Pas étonnant alors qu’après les révolutions dans ces pays, les islamistes apparaissent, à juste titre, aux yeux des populations comme les opposants historiques et infatigables des régimes despotiques qui ont dirigé d’une main de fer leurs pays respectifs. Cela avec la complicité de l’Occident qui, au nom de la stabilité – qui veut dire littéralement en l’occurrence la sauvegarde de ses intérêts–, a préféré pactiser avec le diable, soi-disant pour circonvenir la menace islamiste. D’où l’inquiétude de la résurgence de l’islam politique telle qu’elle ressort de manière prépondérante dans le traitement éditorial de la presse occidentale. En défenseurs des faibles pendant cette longue période de dictature, les partis islamistes armés de leurs convictions religieuses se sont organisés pour se substituer à un Etat souvent défaillant en fournissant des services sociaux aux couches les plus vulnérables. Pour la petite histoire, le parti islamiste tunisien Al-Nahda était en concurrence à la dernière élection avec des partis inexistants pour la plupart avant la révolution.

A l’épreuve du pouvoir

L’idéologie islamiste est loin d’être homogène et monolithique. Elle présente une interprétation doctrinale variée, tantôt nuancée tantôt radicale et littéraliste. La diversité des courants et même parfois les divisions au sein des formations islamistes sont une réalité. Elles vont certainement tenter d’influencer l’orientation de leurs pays vers des valeurs islamiques mais, ils réaffirment, en même temps, leur ancrage aux valeurs démocratiques et libertés individuelles. En Egypte les salafistes n’ont pas fait mystère de leurs intentions d’islamiser le système bancaire, de censurer certaines œuvres d’art, de restreindre la vente d’alcool, de produire des programmes scolaires pour les filles et les garçons. Mais auparavant les islamistes devront gagner l’épreuve de force qui les oppose aux militaires. En effet, la lutte pour le pouvoir est loin d’être terminée. Les militaires qui ont toujours longtemps contrôlé l’Etat ne font preuve d’aucune volonté de lâcher du lest.

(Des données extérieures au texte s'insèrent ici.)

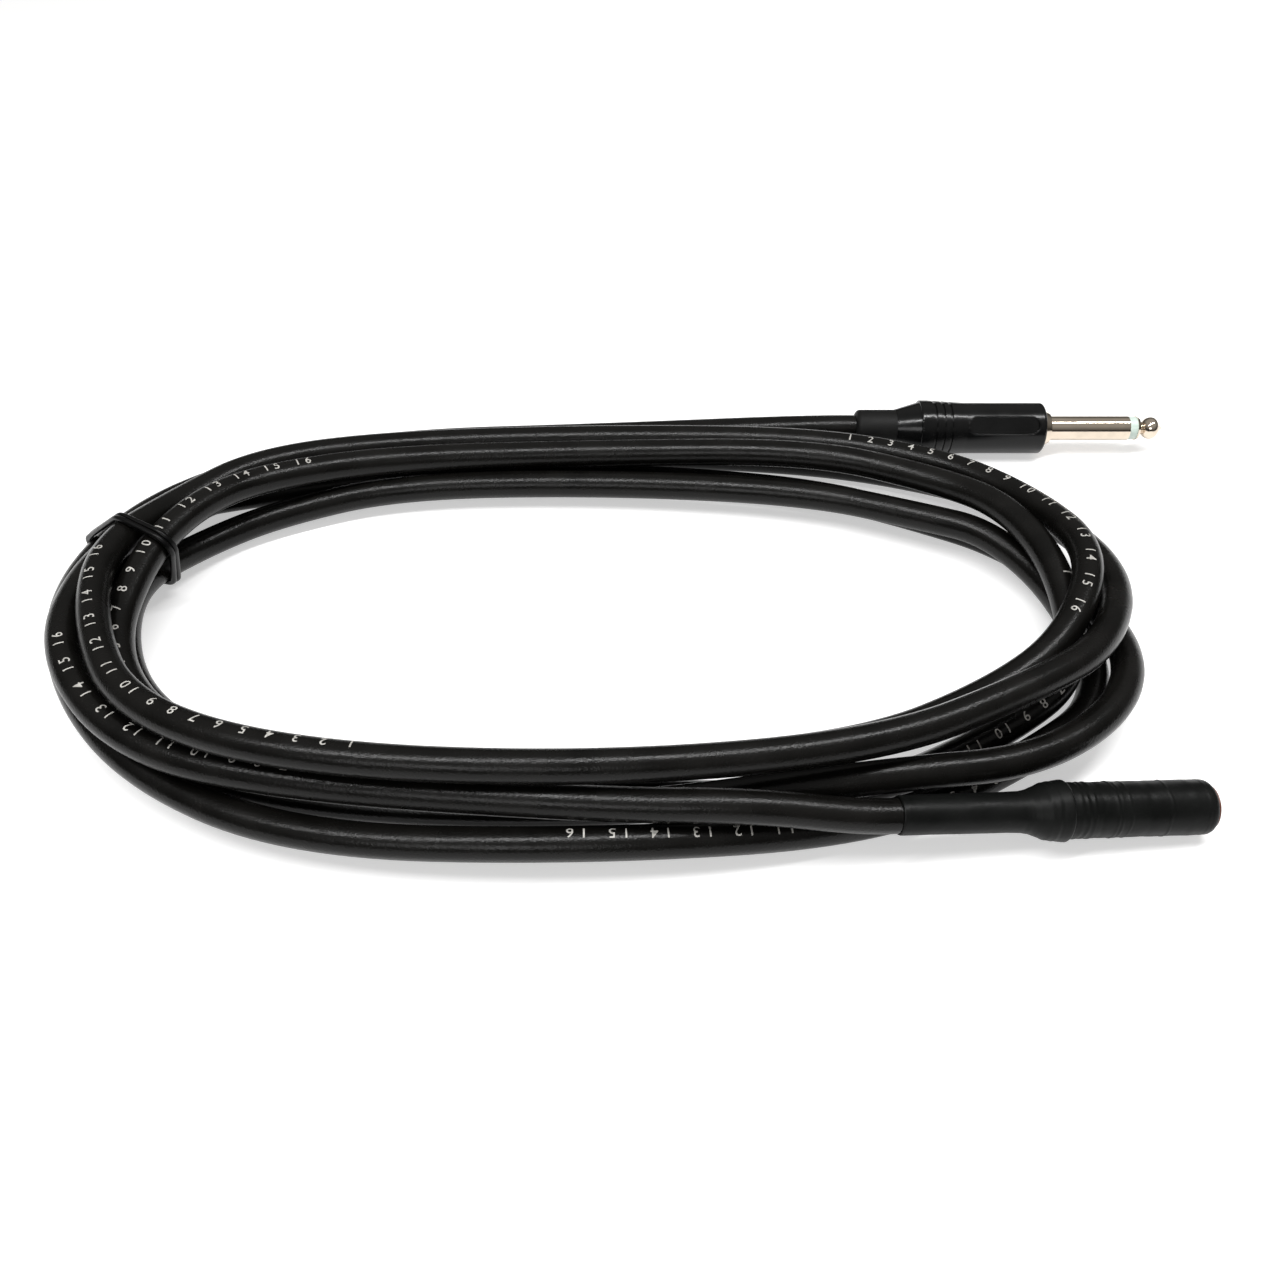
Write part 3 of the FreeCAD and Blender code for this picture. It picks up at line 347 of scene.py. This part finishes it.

N’eussent été les milliers de manifestants islamistes qui sont retournés le 18 novembre dernier à la place Tahrir pour exiger des militaires qu’ils rendent le pouvoir aux civils, les choses n’auraient pas bougé d’un iota. La détermination des manifestants ont eu raison de cette léthargie avec la démission du Premier ministre intérimaire.

Mais il est remplacé par Kamal al-Ganzouri, un cacique de 77 ans du régime de Moubarak. Jusqu’à quel point les militaires accepteront-ils de céder leur pouvoir ? Le philosophe Tariq Ramadan prévient sur son site internet que : « la bataille ne sera pas facile ». Il écrit que « des forces contradictoires - sur le plan national et international - cherchent à gagner du temps ; de puissants intérêts sont en jeu. » Il ajoute : « Au Moyen Orient, les défis sont nombreux, tout comme le sont les intérêts conflictuels. D’authentiques et véritables démocraties en Egypte, en Syrie, au Bahreïn, en Libye, ainsi qu’au Yémen sont loin de devenir une réalité. En fait, la démocratie authentique et véritable est loin d’être l’objectif de nombreuses personnes parmi les protagonistes de la région ». L’aspiration à plus de démocratie, de liberté et de justice sociale ont été pourtant déterminants dans le soulèvement des populations. Ils n’en attendent pas moins des nouveaux élus. L’exigence de liberté, les questions d’économie, d’emploi, de bonne gouvernance et d’intégrité des candidats reviennent dans les propos des électeurs. L’éditeur du journal égyptien Shrouq cité par le journal The Independant dit à propos des attentes : « les Frères musulmans disent qu’ils ne changeront pas la politique fiscale, donc ils sont contre les pauvres. Cela ne va pas équilibrer le budget. L’économie sera déterminante. Je pense qu’ils échoueront ». L’Egypte gagne beaucoup d’argent à partir du tourisme. Les frères musulmans soutiendront-ils le tourisme ? Crédités d’une moralité moins suspecte et du combat historique contre le système, ils ont réussi à cristalliser les espoirs de leurs mandants. Avec d’autres forces politiques en présence, la bataille politique pour influencer les orientations de leurs sociétés respectives sera rude. Les défis restent plus que jamais rebutants si l’on en juge par les immenses attentes exprimés par la rue. Une chose est sûre, rien ne sera plus comme avant. Tariq Ramadan écrit dans ce sens en se référant à la situation égyptienne : « que les forces armées, les pouvoirs occidentaux et asiatiques, ou bien encore les pantins politiques puissent préserver leurs intérêts immédiats n’empêchera pas, au demeurant, les citoyens d’obtenir leurs droits, ainsi que leur dignité. Il s’agit d’une question de temps, et de courage ».